Here is the function. I left commented code in to show what I’ve tried.
func processPoints(_ handPoints: [CGPoint],_ depthPixelBuffer: CVImageBuffer,_ videoPixelBuffer: CVImageBuffer,_ cameraIntrinsics: simd_float3x3) {
let convertedPoints = handPoints.map {
cameraView.previewLayer.layerPointConverted(fromCaptureDevicePoint: $0)
}
if handPoints.count == 2 {
let handVisionPoint1 = handPoints[0]
let handVisionPoint2 = handPoints[1]
let scaleFactor = CGFloat(CVPixelBufferGetWidth(depthPixelBuffer)) / CGFloat(CVPixelBufferGetWidth(videoPixelBuffer))
CVPixelBufferLockBaseAddress(depthPixelBuffer, .readOnly)
let floatBuffer = unsafeBitCast(CVPixelBufferGetBaseAddress(depthPixelBuffer), to: UnsafeMutablePointer<Float32>.self)
let width = CVPixelBufferGetWidth(depthPixelBuffer)
let height = CVPixelBufferGetHeight(depthPixelBuffer)
let colPosition1 = Int(handVisionPoint1.x * CGFloat(width))
let rowPosition1 = Int(handVisionPoint1.y * CGFloat(height))
let colPosition2 = Int(handVisionPoint2.x * CGFloat(width))
let rowPosition2 = Int(handVisionPoint2.y * CGFloat(height))
let handVisionPixelX = Int((handVisionPoint1.x * scaleFactor).rounded())
let handVisionPixelY = Int((handVisionPoint1.y * scaleFactor).rounded())
let handVisionPixel2X = Int((handVisionPoint2.x * scaleFactor).rounded())
let handVisionPixel2Y = Int((handVisionPoint2.y * scaleFactor).rounded())
guard CVPixelBufferGetPixelFormatType(depthPixelBuffer) == kCVPixelFormatType_DepthFloat32 else { return }
CVPixelBufferLockBaseAddress(depthPixelBuffer, .readOnly)
if let baseAddress = CVPixelBufferGetBaseAddress(depthPixelBuffer) {
let width = CVPixelBufferGetWidth(depthPixelBuffer)
let index1 = colPosition1 + (rowPosition1 * width)
let index2 = colPosition2 + (rowPosition2 * width)
let offset1 = index1 * MemoryLayout<Float>.stride
let offset2 = index2 * MemoryLayout<Float>.stride
let distanceValue1 = baseAddress.load(fromByteOffset: offset1, as: Float.self)
let distanceValue2 = baseAddress.load(fromByteOffset: offset2, as: Float.self)

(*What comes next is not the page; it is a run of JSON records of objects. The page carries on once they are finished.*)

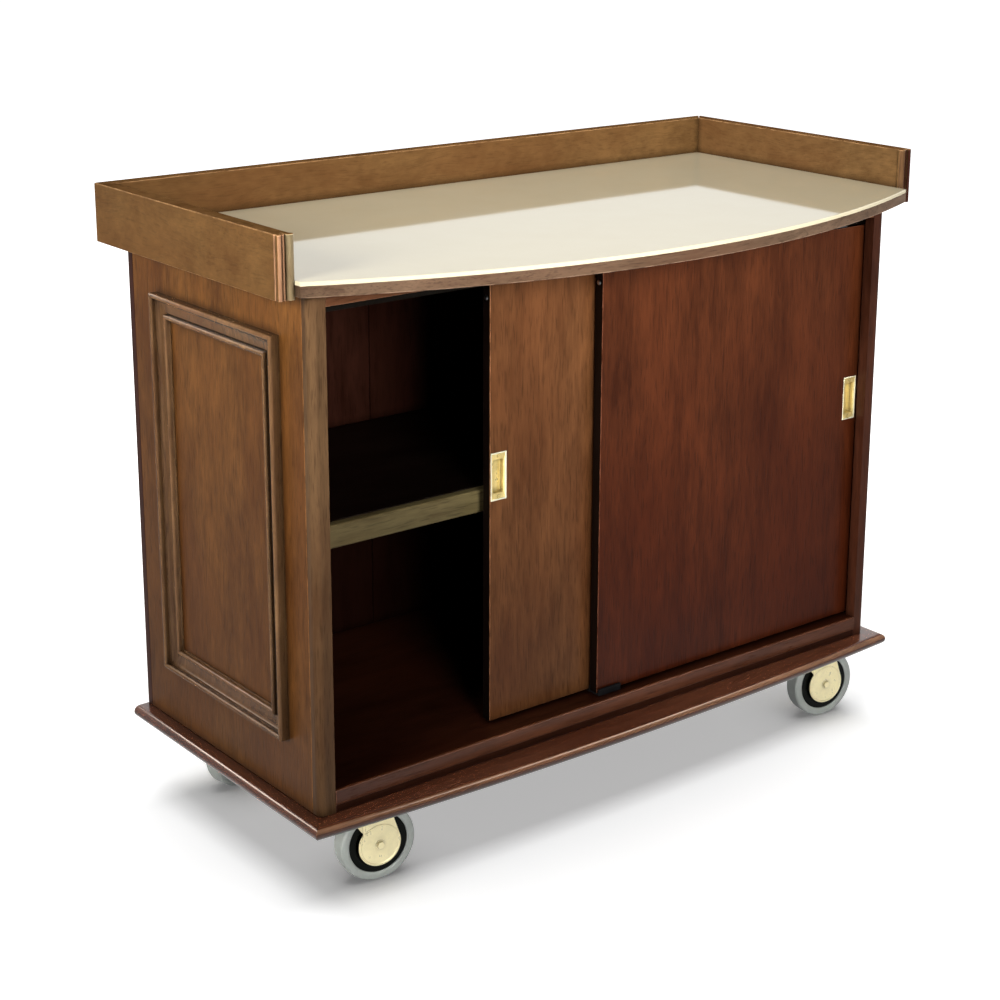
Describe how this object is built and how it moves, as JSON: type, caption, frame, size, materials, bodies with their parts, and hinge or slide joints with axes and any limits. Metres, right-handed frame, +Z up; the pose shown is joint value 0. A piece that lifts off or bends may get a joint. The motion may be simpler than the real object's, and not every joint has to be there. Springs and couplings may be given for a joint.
{
  "type": "housekeeping cart",
  "caption": "Bow-front wooden service cabinet cart with a railed cream worktop, two bypass sliding doors over a shelf, and swivel casters.",
  "frame": {"origin": "on the floor, under the centre of the bounding box", "axes": "+Z up, the front with the sliding doors faces -Y, +X to the right seen from the front"},
  "size_m": [1.32, 0.704, 1.067],
  "materials": {
    "rail_wood": "satin lacquered walnut",
    "cream_top": "high gloss solid surface",
    "side_veneer": "satin lacquered veneer",
    "moulding_wood": "satin lacquered walnut",
    "stile_wood": "satin lacquered walnut",
    "header_wood": "satin lacquered walnut",
    "door_left_veneer": "satin lacquered veneer",
    "door_right_veneer": "satin lacquered veneer",
    "shelf_edge_wood": "satin lacquered lipping",
    "floor_wood": "satin lacquered veneer",
    "base_wood": "satin lacquered walnut",
    "inside_wood": "dark lacquered veneer",
    "brass": "polished",
    "caster_brass": "bright plated",
    "plated_steel": "zinc plated",
    "bronze_track": "dark bronze",
    "black_nylon": "moulded",
    "roller_nylon": "moulded",
    "wheel_core": "moulded",
    "grey_tyre": "non-marking grey rubber"
  },
  "bodies": {
    "cabinet": {"worktop_board": "rail_wood", "worktop_surface": "cream_top", "rail_right": "rail_wood", "rail_left": "rail_wood", "rail_back": "rail_wood", "side_panel_right": "side_veneer", "side_panel_left": "side_veneer", "stile_right": "stile_wood", "stile_left": "stile_wood", "header_rail": "header_wood", "floor_panel": "floor_wood", "back_panel": "inside_wood", "sub_top": "inside_wood", "shelf": "inside_wood", "shelf_edge": "shelf_edge_wood", "shelf_cleat_left": "inside_wood", "shelf_cleat_right": "inside_wood", "base_front": "base_wood", "base_right": "base_wood", "base_left": "base_wood", "base_back": "base_wood", "side_moulding_right": "moulding_wood", "side_moulding_left": "moulding_wood", "door_track": "bronze_track", "door_guide": "black_nylon", "caster_plate_front_left": "plated_steel", "caster_plate_front_right": "plated_steel", "caster_plate_back_left": "plated_steel", "caster_plate_back_right": "plated_steel"},
    "door_left": {"door_left": "door_left_veneer", "pull_left": "brass", "bumper_left": "plated_steel", "hanger_left_a": "plated_steel", "hanger_left_b": "plated_steel"},
    "door_right": {"door_right": "door_right_veneer", "pull_right": "brass", "bumper_right": "plated_steel", "hanger_right_a": "plated_steel", "hanger_right_b": "plated_steel"},
    "rollers_left_a": {"rollers_left_a": "roller_nylon"},
    "rollers_left_b": {"rollers_left_b": "roller_nylon"},
    "rollers_right_a": {"rollers_right_a": "roller_nylon"},
    "rollers_right_b": {"rollers_right_b": "roller_nylon"},
    "fork_front_left": {"caster_fork_front_left": "caster_brass", "caster_axle_front_left": "plated_steel"},
    "wheel_front_left": {"wheel_core_front_left": "wheel_core", "tyre_front_left": "grey_tyre"},
    "fork_front_right": {"caster_fork_front_right": "caster_brass", "caster_axle_front_right": "plated_steel"},
    "wheel_front_right": {"wheel_core_front_right": "wheel_core", "tyre_front_right": "grey_tyre"},
    "fork_back_left": {"caster_fork_back_left": "caster_brass", "caster_axle_back_left": "plated_steel"},
    "wheel_back_left": {"wheel_core_back_left": "wheel_core", "tyre_back_left": "grey_tyre"},
    "fork_back_right": {"caster_fork_back_right": "caster_brass", "caster_axle_back_right": "plated_steel"},
    "wheel_back_right": {"wheel_core_back_right": "wheel_core", "tyre_back_right": "grey_tyre"}
  },
  "joints": [
    {"name": "door_left_slide", "type": "slide", "parent": "cabinet", "child": "door_left", "axis": [1, 0, 0], "range_m": [-0.3366, 0.2114]},
    {"name": "rollers_left_a_spin", "type": "hinge", "parent": "door_left", "child": "rollers_left_a", "pos_m": [-0.1849, -0.133, 0.9471], "axis": [0, 1, 0], "continuous": true},
    {"name": "rollers_left_b_spin", "type": "hinge", "parent": "door_left", "child": "rollers_left_b", "pos_m": [0.3106, -0.133, 0.9471], "axis": [0, 1, 0], "continuous": true},
    {"name": "door_right_slide", "type": "slide", "parent": "cabinet", "child": "door_right", "axis": [1, 0, 0], "range_m": [-0.548, 0]},
    {"name": "rollers_right_a_spin", "type": "hinge", "parent": "door_right", "child": "rollers_right_a", "pos_m": [0.0265, -0.156, 0.9471], "axis": [0, 1, 0], "continuous": true},
    {"name": "rollers_right_b_spin", "type": "hinge", "parent": "door_right", "child": "rollers_right_b", "pos_m": [0.522, -0.156, 0.9471], "axis": [0, 1, 0], "continuous": true},
    {"name": "swivel_front_left", "type": "hinge", "parent": "cabinet", "child": "fork_front_left", "pos_m": [-0.508, -0.143, 0.15], "axis": [0, 0, 1], "continuous": true},
    {"name": "wheel_spin_front_left", "type": "hinge", "parent": "fork_front_left", "child": "wheel_front_left", "pos_m": [-0.48038, -0.14762, 0.0645], "axis": [0.165, 0.9863, 0], "continuous": true},
    {"name": "swivel_front_right", "type": "hinge", "parent": "cabinet", "child": "fork_front_right", "pos_m": [0.508, -0.143, 0.15], "axis": [0, 0, 1], "continuous": true},
    {"name": "wheel_spin_front_right", "type": "hinge", "parent": "fork_front_right", "child": "wheel_front_right", "pos_m": [0.53562, -0.14762, 0.0645], "axis": [0.165, 0.9863, 0], "continuous": true},
    {"name": "swivel_back_left", "type": "hinge", "parent": "cabinet", "child": "fork_back_left", "pos_m": [-0.508, 0.265, 0.15], "axis": [0, 0, 1], "continuous": true},
    {"name": "wheel_spin_back_left", "type": "hinge", "parent": "fork_back_left", "child": "wheel_back_left", "pos_m": [-0.48083, 0.27177, 0.0645], "axis": [-0.2419, 0.9703, 0], "continuous": true},
    {"name": "swivel_back_right", "type": "hinge", "parent": "cabinet", "child": "fork_back_right", "pos_m": [0.508, 0.265, 0.15], "axis": [0, 0, 1], "continuous": true},
    {"name": "wheel_spin_back_right", "type": "hinge", "parent": "fork_back_right", "child": "wheel_back_right", "pos_m": [0.53593, 0.26305, 0.0645], "axis": [0.0698, 0.9976, 0], "continuous": true}
  ],
  "couplings": [
    {"joint": "rollers_left_a_spin", "follows": "door_left_slide", "rad_per_m": 161.29},
    {"joint": "rollers_left_b_spin", "follows": "door_left_slide", "rad_per_m": 161.29},
    {"joint": "rollers_right_a_spin", "follows": "door_right_slide", "rad_per_m": 161.29},
    {"joint": "rollers_right_b_spin", "follows": "door_right_slide", "rad_per_m": 161.29}
  ]
}
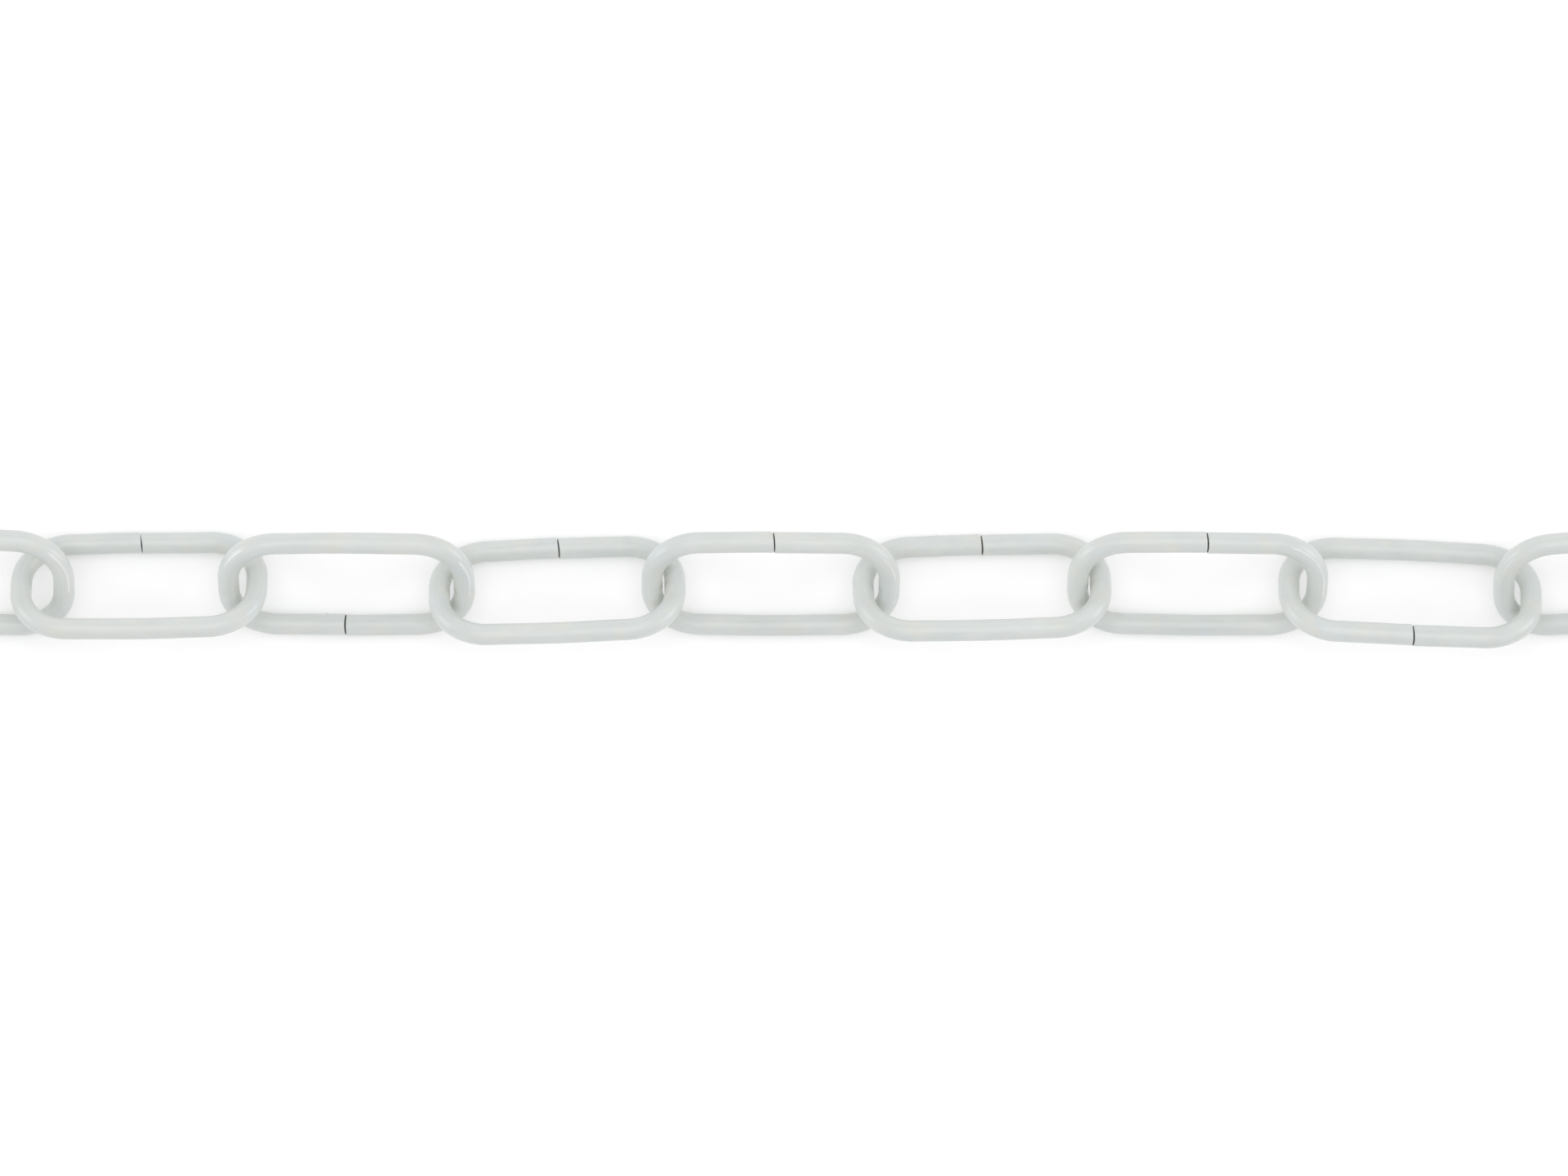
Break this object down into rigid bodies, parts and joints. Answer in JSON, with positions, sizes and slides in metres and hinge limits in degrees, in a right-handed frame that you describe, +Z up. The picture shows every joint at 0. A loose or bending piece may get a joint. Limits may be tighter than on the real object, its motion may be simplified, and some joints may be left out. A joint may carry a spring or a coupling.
{
  "type": "lamp chain",
  "caption": "Length of open-link lamp chain lying slack: oblong links of pale painted round wire, each one butted and not welded half-way along an arm.",
  "frame": {"origin": "on the surface that the chain lies on, under the centre of its bounding box", "axes": "+X along the straight run, to the right in the picture; +Y away from the tails, up in the picture; +Z up"},
  "size_m": [0.3015, 0.1698, 0.0131],
  "materials": {
    "painted_wire": "satin enamel, pale grey-white with a slight cool tint"
  },
  "bodies": {
    "link_01": {"link_01": "painted_wire"},
    "link_02": {"link_02": "painted_wire"},
    "link_03": {"link_03": "painted_wire"},
    "link_04": {"link_04": "painted_wire"},
    "link_05": {"link_05": "painted_wire"},
    "link_06": {"link_06": "painted_wire"},
    "link_07": {"link_07": "painted_wire"},
    "link_08": {"link_08": "painted_wire"},
    "link_09": {"link_09": "painted_wire"},
    "link_10": {"link_10": "painted_wire"},
    "link_11": {"link_11": "painted_wire"},
    "link_12": {"link_12": "painted_wire"},
    "link_13": {"link_13": "painted_wire"},
    "link_14": {"link_14": "painted_wire"},
    "link_15": {"link_15": "painted_wire"},
    "link_16": {"link_16": "painted_wire"},
    "link_17": {"link_17": "painted_wire"},
    "link_18": {"link_18": "painted_wire"},
    "link_19": {"link_19": "painted_wire"},
    "link_20": {"link_20": "painted_wire"},
    "link_21": {"link_21": "painted_wire"}
  },
  "joints": [
    {"name": "swing_12_on_11", "type": "hinge", "parent": "link_11", "child": "link_12", "pos_m": [0.0132, 0.07697, 0.00645], "axis": [0, 0.7314, 0.682], "range_deg": [-130, 130]},
    {"name": "swing_13_on_12", "type": "hinge", "parent": "link_12", "child": "link_13", "pos_m": [0.041, 0.07694, 0.00625], "axis": [-0.0198, 0.7545, -0.6561], "range_deg": [-130, 130]},
    {"name": "swing_14_on_13", "type": "hinge", "parent": "link_13", "child": "link_14", "pos_m": [0.0695, 0.07684, 0.00645], "axis": [-0.0064, -0.7313, -0.682], "range_deg": [-130, 130]},
    {"name": "swing_15_on_14", "type": "hinge", "parent": "link_14", "child": "link_15", "pos_m": [0.09766, 0.07515, 0.0063], "axis": [-0.0301, -0.7484, 0.6626], "range_deg": [-130, 130]},
    {"name": "swing_16_on_15", "type": "hinge", "parent": "link_15", "child": "link_16", "pos_m": [0.12517, 0.07857, 0.00649], "axis": [-0.0506, 0.7236, 0.6884], "range_deg": [-70, 130]},
    {"name": "swing_17_on_16", "type": "hinge", "parent": "link_16", "child": "link_17", "pos_m": [0.143, 0.05687, 0.00625], "axis": [0.5564, 0.5099, -0.6561], "range_deg": [-130, 85]},
    {"name": "swing_18_on_17", "type": "hinge", "parent": "link_17", "child": "link_18", "pos_m": [0.14224, 0.02912, 0.00625], "axis": [-0.7546, -0.0132, -0.6561], "range_deg": [-130, 130]},
    {"name": "swing_19_on_18", "type": "hinge", "parent": "link_18", "child": "link_19", "pos_m": [0.14221, 0.00162, 0.00654], "axis": [-0.7193, 0, 0.6947], "range_deg": [-130, 130]},
    {"name": "swing_20_on_19", "type": "hinge", "parent": "link_19", "child": "link_20", "pos_m": [0.14333, -0.02586, 0.00635], "axis": [0.7426, 0.0285, 0.6691], "range_deg": [-130, 130]},
    {"name": "swing_21_on_20", "type": "hinge", "parent": "link_20", "child": "link_21", "pos_m": [0.14326, -0.05356, 0.00645], "axis": [0.7314, 0, -0.682], "range_deg": [-130, 130]},
    {"name": "swing_10_on_11", "type": "hinge", "parent": "link_11", "child": "link_10", "pos_m": [-0.018, 0.07697, 0.00645], "axis": [0, 0.7314, 0.682], "range_deg": [-130, 130]},
    {"name": "swing_09_on_10", "type": "hinge", "parent": "link_10", "child": "link_09", "pos_m": [-0.04597, 0.07553, 0.00635], "axis": [-0.0285, 0.7426, -0.6691], "range_deg": [-130, 130]},
    {"name": "swing_08_on_09", "type": "hinge", "parent": "link_09", "child": "link_08", "pos_m": [-0.0737, 0.0769, 0.00654], "axis": [0, -0.7193, -0.6947], "range_deg": [-130, 130]},
    {"name": "swing_07_on_08", "type": "hinge", "parent": "link_08", "child": "link_07", "pos_m": [-0.10099, 0.07649, 0.00625], "axis": [0.0132, -0.7546, 0.6561], "range_deg": [-130, 130]},
    {"name": "swing_06_on_07", "type": "hinge", "parent": "link_07", "child": "link_06", "pos_m": [-0.12656, 0.07818, 0.00625], "axis": [0.0329, 0.754, 0.6561], "range_deg": [-130, 75]},
    {"name": "swing_05_on_06", "type": "hinge", "parent": "link_06", "child": "link_05", "pos_m": [-0.14381, 0.05601, 0.00649], "axis": [-0.5474, 0.4759, -0.6884], "range_deg": [-90, 130]},
    {"name": "swing_04_on_05", "type": "hinge", "parent": "link_05", "child": "link_04", "pos_m": [-0.14381, 0.02739, 0.0063], "axis": [0.7484, -0.0301, -0.6626], "range_deg": [-130, 130]},
    {"name": "swing_03_on_04", "type": "hinge", "parent": "link_04", "child": "link_03", "pos_m": [-0.144, -0.00061, 0.00645], "axis": [0.7313, -0.0064, 0.682], "range_deg": [-130, 130]},
    {"name": "swing_02_on_03", "type": "hinge", "parent": "link_03", "child": "link_02", "pos_m": [-0.14322, -0.02829, 0.00625], "axis": [-0.7545, -0.0198, 0.6561], "range_deg": [-130, 130]},
    {"name": "swing_01_on_02", "type": "hinge", "parent": "link_02", "child": "link_01", "pos_m": [-0.14326, -0.056, 0.00645], "axis": [-0.7314, 0, -0.682], "range_deg": [-130, 130]}
  ]
}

print("DISTANCE POINT 1 IS ", distanceValue1)
print("DISTANCE POINT 2 IS ", distanceValue2)
/*
let xrwPoint1 = (Float(convertedPoints[0].x) - cameraIntrinsics[2][0]) * distanceValue1 / cameraIntrinsics[0][0];
let yrwPoint1 = (Float(convertedPoints[0].y) - cameraIntrinsics[2][1]) * distanceValue1 / cameraIntrinsics[1][1];
let xrwPoint2 = (Float(convertedPoints[1].x) - cameraIntrinsics[2][0]) * distanceValue2 / cameraIntrinsics[0][0];
let yrwPoint2 = (Float(convertedPoints[1].y) - cameraIntrinsics[2][1]) * distanceValue2 / cameraIntrinsics[1][1];
print("xrw = ", xrwPoint1);
print("yrw = ", yrwPoint1);
*/
let uPoint1 = Float(convertedPoints[0].x - CGFloat(width))/2
let vPoint1 = Float(CGFloat(height)/2-convertedPoints[0].y)
let uPoint2 = Float(convertedPoints[1].x - CGFloat(width))/2
let vPoint2 = Float(CGFloat(height)/2-convertedPoints[1].y)
let focalLengthPx = cameraIntrinsics.columns.0.x;
let xPoint1 = Float(uPoint1 * Float(distanceValue1) / Float(focalLengthPx))
let yPoint1 = Float(vPoint1 * Float(distanceValue1) / Float(focalLengthPx))
let xPoint2 = Float(uPoint2 * Float(distanceValue2) / Float(focalLengthPx))
let yPoint2 = Float(vPoint2 * Float(distanceValue2) / Float(focalLengthPx))
let visionPoint1In3D = simd_float3(xPoint1, -yPoint1, distanceValue1)
let visionPoint2In3D = simd_float3(xPoint2, -yPoint2, distanceValue2)
// This is the same function as euclidean function below
let dist = simd_precise_distance(visionPoint1In3D, visionPoint2In3D)
print("Distance In Meters Is ", dist)
/*
X = u*Z/f;
Y = v*Z/f,
where f is camera focal length in pixels,
Z is distance meter
u = column-width/2
v = height/2-row
the distance in 3D is given by Euclidean formula:
d = â[(x2 - x1)ÂČ + (y2 - y1)ÂČ + (z2 - z1)ÂČ].
*/
CVPixelBufferUnlockBaseAddress(depthPixelBuffer, .readOnly)
}
CVPixelBufferUnlockBaseAddress(depthPixelBuffer, .readOnly)
}
}
Thank you for any thoughts you have!